> **WHAT IS BEING ASKED**
Write out the whole listing exactly as it stands.

> **DATA SEGMENT**
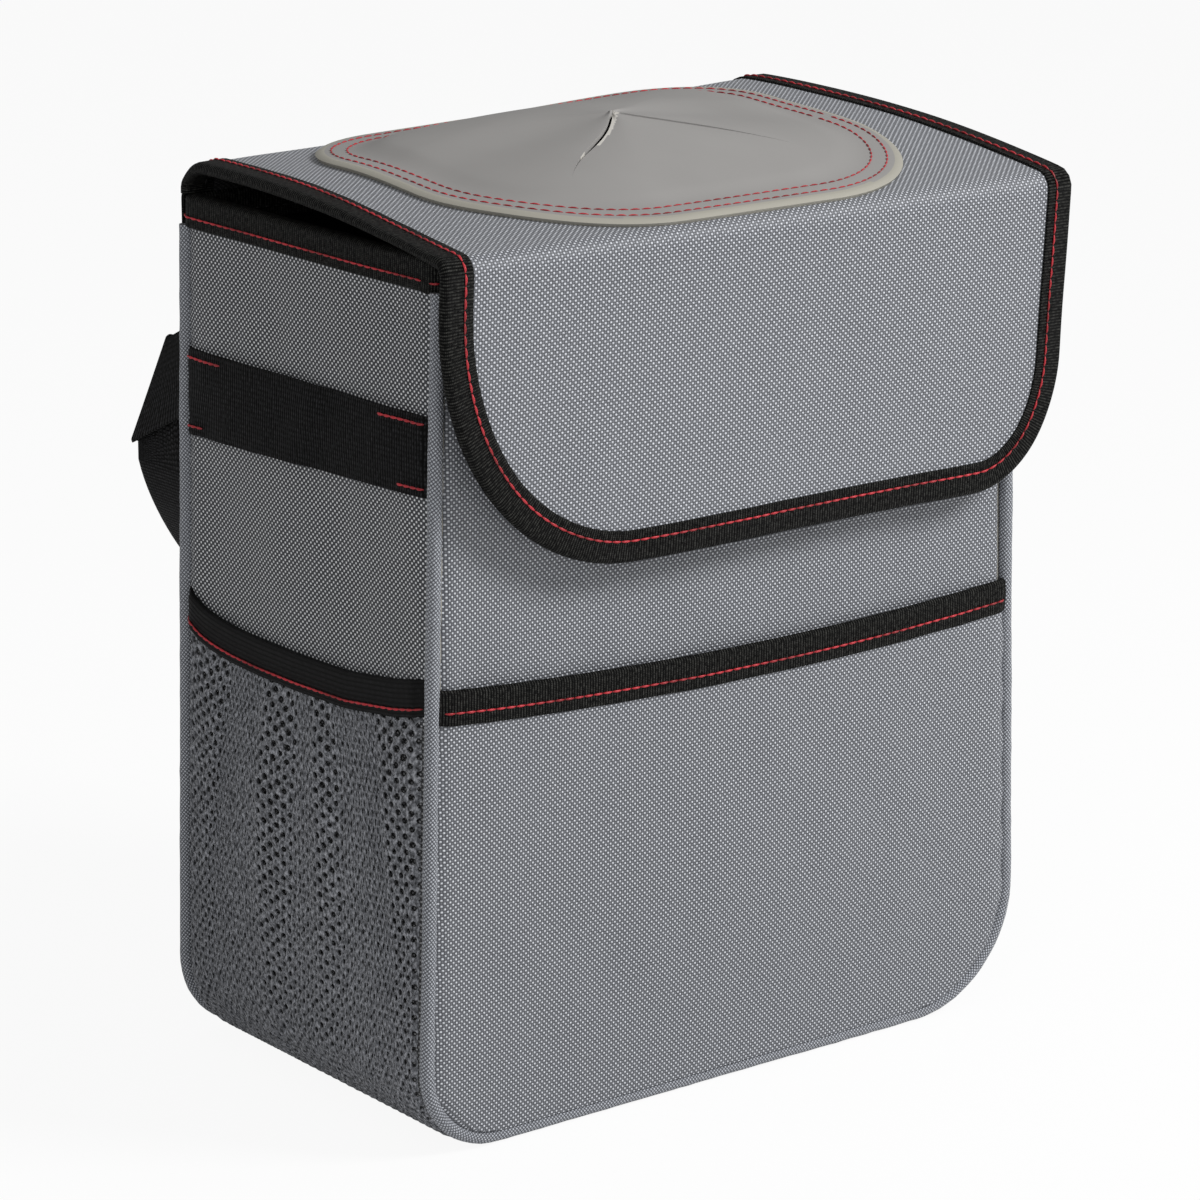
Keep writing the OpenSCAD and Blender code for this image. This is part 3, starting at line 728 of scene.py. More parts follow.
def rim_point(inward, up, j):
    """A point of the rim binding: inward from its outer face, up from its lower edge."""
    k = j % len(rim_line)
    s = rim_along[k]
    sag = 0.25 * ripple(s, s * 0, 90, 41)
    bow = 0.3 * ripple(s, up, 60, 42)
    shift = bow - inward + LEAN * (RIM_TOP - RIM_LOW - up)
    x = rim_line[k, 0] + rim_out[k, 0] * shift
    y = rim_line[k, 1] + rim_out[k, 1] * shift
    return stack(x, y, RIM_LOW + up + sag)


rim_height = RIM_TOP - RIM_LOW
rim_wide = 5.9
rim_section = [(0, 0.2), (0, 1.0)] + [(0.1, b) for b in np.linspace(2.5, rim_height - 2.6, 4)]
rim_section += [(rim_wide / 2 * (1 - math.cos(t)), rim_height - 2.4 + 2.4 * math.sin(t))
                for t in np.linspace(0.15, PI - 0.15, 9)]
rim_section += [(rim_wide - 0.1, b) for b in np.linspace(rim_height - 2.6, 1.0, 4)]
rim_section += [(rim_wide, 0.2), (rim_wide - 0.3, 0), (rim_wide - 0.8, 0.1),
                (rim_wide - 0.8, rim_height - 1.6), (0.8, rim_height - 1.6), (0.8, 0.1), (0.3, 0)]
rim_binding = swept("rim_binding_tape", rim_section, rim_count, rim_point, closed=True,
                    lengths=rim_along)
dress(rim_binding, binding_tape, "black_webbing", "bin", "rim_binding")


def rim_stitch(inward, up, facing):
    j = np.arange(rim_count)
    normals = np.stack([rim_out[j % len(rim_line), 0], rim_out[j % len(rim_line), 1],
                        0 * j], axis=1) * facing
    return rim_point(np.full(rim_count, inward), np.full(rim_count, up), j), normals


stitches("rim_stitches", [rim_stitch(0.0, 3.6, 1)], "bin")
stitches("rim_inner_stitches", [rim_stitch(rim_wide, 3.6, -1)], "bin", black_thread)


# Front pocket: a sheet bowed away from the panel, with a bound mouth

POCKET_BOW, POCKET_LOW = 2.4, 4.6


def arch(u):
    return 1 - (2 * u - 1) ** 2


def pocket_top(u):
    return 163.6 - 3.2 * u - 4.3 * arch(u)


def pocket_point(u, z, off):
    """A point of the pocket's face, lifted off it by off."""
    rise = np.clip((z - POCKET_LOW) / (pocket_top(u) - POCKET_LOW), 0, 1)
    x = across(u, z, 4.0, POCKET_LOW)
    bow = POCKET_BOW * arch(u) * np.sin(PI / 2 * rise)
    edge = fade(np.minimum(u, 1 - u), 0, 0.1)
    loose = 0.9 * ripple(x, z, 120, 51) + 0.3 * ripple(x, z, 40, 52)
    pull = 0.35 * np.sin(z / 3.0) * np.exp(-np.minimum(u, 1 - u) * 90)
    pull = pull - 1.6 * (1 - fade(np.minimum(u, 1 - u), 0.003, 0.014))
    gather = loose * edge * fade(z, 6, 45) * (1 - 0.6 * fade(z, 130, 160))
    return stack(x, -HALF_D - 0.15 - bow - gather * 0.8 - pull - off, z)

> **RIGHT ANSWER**
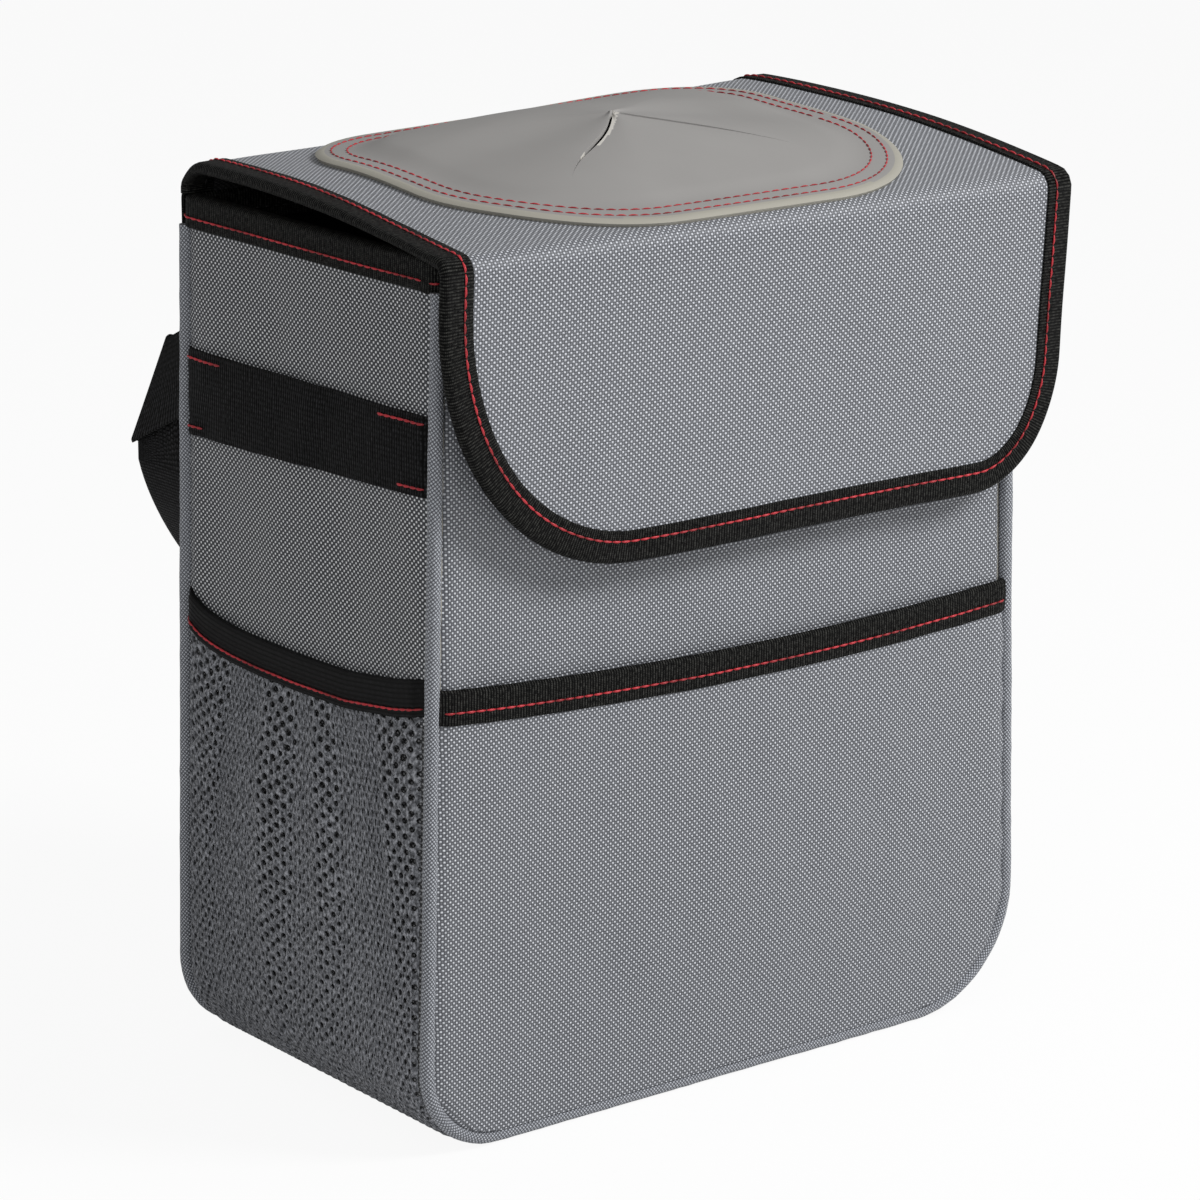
Keep writing the OpenSCAD and Blender code for this image. This is part 3, starting at line 728 of scene.py. More parts follow.
def rim_point(inward, up, j):
    """A point of the rim binding: inward from its outer face, up from its lower edge."""
    k = j % len(rim_line)
    s = rim_along[k]
    sag = 0.25 * ripple(s, s * 0, 90, 41)
    bow = 0.3 * ripple(s, up, 60, 42)
    shift = bow - inward + LEAN * (RIM_TOP - RIM_LOW - up)
    x = rim_line[k, 0] + rim_out[k, 0] * shift
    y = rim_line[k, 1] + rim_out[k, 1] * shift
    return stack(x, y, RIM_LOW + up + sag)


rim_height = RIM_TOP - RIM_LOW
rim_wide = 5.9
rim_section = [(0, 0.2), (0, 1.0)] + [(0.1, b) for b in np.linspace(2.5, rim_height - 2.6, 4)]
rim_section += [(rim_wide / 2 * (1 - math.cos(t)), rim_height - 2.4 + 2.4 * math.sin(t))
                for t in np.linspace(0.15, PI - 0.15, 9)]
rim_section += [(rim_wide - 0.1, b) for b in np.linspace(rim_height - 2.6, 1.0, 4)]
rim_section += [(rim_wide, 0.2), (rim_wide - 0.3, 0), (rim_wide - 0.8, 0.1),
                (rim_wide - 0.8, rim_height - 1.6), (0.8, rim_height - 1.6), (0.8, 0.1), (0.3, 0)]
rim_binding = swept("rim_binding_tape", rim_section, rim_count, rim_point, closed=True,
                    lengths=rim_along)
dress(rim_binding, binding_tape, "black_webbing", "bin", "rim_binding")


def rim_stitch(inward, up, facing):
    j = np.arange(rim_count)
    normals = np.stack([rim_out[j % len(rim_line), 0], rim_out[j % len(rim_line), 1],
                        0 * j], axis=1) * facing
    return rim_point(np.full(rim_count, inward), np.full(rim_count, up), j), normals


stitches("rim_stitches", [rim_stitch(0.0, 3.6, 1)], "bin")
stitches("rim_inner_stitches", [rim_stitch(rim_wide, 3.6, -1)], "bin", black_thread)


# Front pocket: a sheet bowed away from the panel, with a bound mouth

POCKET_BOW, POCKET_LOW = 2.4, 4.6


def arch(u):
    return 1 - (2 * u - 1) ** 2


def pocket_top(u):
    return 163.6 - 3.2 * u - 4.3 * arch(u)


def pocket_point(u, z, off):
    """A point of the pocket's face, lifted off it by off."""
    rise = np.clip((z - POCKET_LOW) / (pocket_top(u) - POCKET_LOW), 0, 1)
    x = across(u, z, 4.0, POCKET_LOW)
    bow = POCKET_BOW * arch(u) * np.sin(PI / 2 * rise)
    edge = fade(np.minimum(u, 1 - u), 0, 0.1)
    loose = 0.9 * ripple(x, z, 120, 51) + 0.3 * ripple(x, z, 40, 52)
    pull = 0.35 * np.sin(z / 3.0) * np.exp(-np.minimum(u, 1 - u) * 90)
    pull = pull - 1.6 * (1 - fade(np.minimum(u, 1 - u), 0.003, 0.014))
    gather = loose * edge * fade(z, 6, 45) * (1 - 0.6 * fade(z, 130, 160))
    return stack(x, -HALF_D - 0.15 - bow - gather * 0.8 - pull - off, z)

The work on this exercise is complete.